● **DIRECTIVE**:
Select every line below containing the word "code".

● **TASK DATA**:

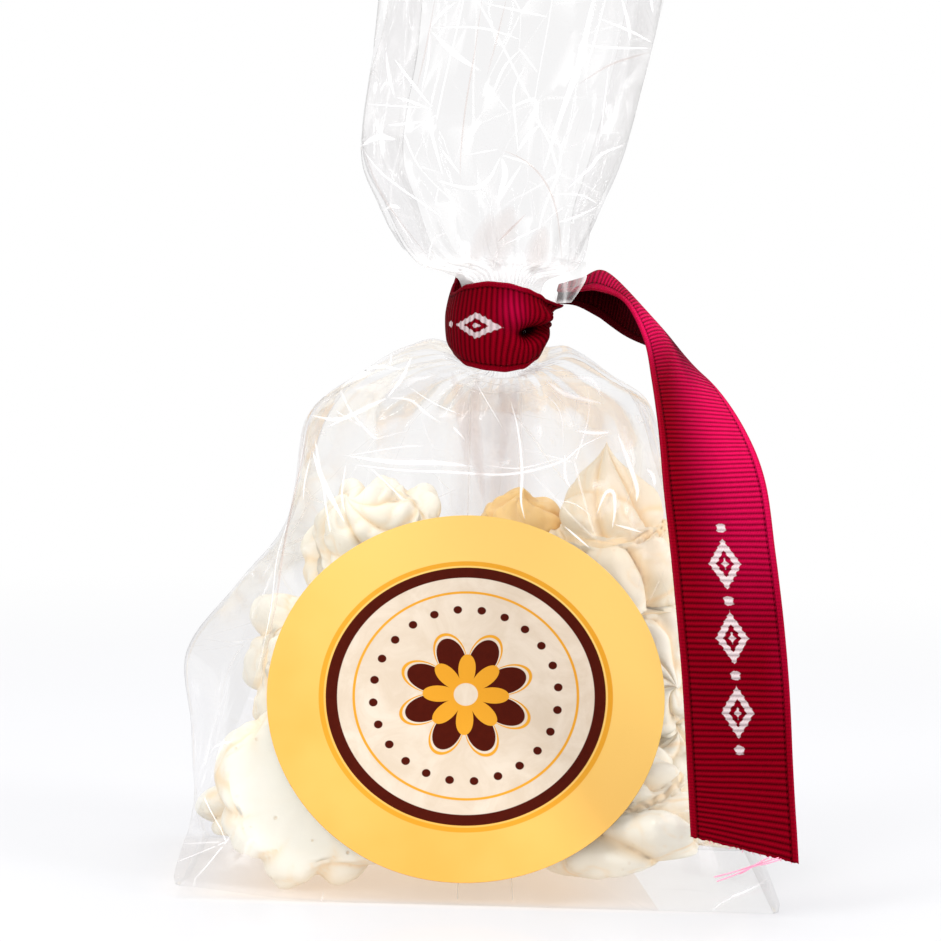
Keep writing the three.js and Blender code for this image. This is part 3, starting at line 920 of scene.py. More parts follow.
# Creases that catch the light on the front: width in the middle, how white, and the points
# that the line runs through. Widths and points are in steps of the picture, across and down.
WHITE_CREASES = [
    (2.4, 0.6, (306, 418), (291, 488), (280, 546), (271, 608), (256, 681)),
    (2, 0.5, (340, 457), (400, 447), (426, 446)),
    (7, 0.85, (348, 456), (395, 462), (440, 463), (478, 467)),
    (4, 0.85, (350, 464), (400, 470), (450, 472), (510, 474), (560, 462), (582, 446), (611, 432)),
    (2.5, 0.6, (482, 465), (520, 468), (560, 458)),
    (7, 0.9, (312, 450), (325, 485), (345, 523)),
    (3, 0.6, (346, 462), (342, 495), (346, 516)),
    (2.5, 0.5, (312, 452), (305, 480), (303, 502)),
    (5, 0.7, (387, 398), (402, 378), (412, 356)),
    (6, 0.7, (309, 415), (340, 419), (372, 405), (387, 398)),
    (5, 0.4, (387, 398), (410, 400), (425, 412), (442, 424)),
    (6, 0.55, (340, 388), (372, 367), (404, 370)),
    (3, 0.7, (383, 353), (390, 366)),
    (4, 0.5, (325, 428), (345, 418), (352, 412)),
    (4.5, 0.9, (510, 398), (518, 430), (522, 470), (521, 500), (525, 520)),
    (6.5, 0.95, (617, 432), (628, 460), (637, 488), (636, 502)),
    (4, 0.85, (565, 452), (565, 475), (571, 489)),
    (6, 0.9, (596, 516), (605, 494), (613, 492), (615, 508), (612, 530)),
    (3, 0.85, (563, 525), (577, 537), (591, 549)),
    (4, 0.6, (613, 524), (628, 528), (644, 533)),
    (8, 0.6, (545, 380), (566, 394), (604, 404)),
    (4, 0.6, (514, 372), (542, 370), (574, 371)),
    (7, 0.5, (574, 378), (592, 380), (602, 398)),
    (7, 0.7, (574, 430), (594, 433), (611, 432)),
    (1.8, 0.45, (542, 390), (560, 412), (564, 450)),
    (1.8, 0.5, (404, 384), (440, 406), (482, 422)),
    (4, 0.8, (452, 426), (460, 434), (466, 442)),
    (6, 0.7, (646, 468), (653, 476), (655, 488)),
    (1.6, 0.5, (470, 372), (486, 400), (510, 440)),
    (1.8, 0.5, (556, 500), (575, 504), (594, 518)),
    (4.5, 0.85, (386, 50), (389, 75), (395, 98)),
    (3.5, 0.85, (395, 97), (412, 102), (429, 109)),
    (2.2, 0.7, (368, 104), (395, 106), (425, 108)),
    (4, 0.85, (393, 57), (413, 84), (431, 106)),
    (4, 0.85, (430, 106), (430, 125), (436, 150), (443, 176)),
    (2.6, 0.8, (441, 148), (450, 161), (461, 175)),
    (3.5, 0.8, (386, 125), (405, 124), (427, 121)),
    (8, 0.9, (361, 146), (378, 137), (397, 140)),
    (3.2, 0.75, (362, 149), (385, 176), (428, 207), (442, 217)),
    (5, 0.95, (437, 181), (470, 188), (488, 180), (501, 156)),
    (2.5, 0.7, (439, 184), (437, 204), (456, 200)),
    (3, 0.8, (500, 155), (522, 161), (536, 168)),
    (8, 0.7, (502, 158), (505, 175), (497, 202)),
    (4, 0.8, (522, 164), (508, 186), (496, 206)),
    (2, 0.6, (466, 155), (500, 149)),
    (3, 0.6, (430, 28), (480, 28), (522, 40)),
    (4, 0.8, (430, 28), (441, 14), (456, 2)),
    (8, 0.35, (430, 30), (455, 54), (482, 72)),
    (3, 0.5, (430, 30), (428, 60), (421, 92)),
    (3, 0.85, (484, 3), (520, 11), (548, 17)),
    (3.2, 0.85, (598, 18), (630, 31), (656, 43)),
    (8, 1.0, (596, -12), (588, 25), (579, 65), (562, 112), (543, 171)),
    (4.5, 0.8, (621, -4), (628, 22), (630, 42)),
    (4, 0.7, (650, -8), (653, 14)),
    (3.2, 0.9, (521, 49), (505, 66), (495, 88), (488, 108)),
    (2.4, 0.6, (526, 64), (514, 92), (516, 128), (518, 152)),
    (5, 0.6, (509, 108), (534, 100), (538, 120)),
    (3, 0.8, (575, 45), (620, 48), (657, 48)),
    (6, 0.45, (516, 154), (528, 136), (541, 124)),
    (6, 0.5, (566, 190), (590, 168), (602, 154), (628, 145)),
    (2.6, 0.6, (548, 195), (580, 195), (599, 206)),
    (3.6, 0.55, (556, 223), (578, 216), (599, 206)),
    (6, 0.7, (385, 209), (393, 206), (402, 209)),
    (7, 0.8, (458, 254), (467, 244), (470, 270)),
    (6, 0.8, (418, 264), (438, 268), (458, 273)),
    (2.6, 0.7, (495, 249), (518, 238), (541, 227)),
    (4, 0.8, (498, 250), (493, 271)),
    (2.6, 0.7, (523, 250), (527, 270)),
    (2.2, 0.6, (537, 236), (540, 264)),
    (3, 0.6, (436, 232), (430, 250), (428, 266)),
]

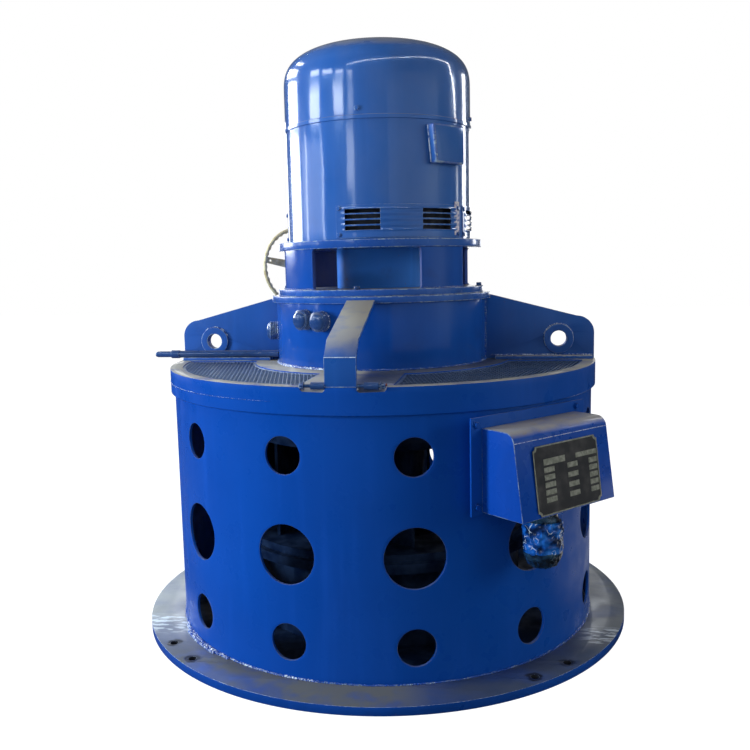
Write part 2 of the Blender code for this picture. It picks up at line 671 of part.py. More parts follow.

● **RESULT OF THIS EXERCISE**:
Keep writing the three.js and Blender code for this image. This is part 3, starting at line 920 of scene.py. More parts follow.
Write part 2 of the Blender code for this picture. It picks up at line 671 of part.py. More parts follow.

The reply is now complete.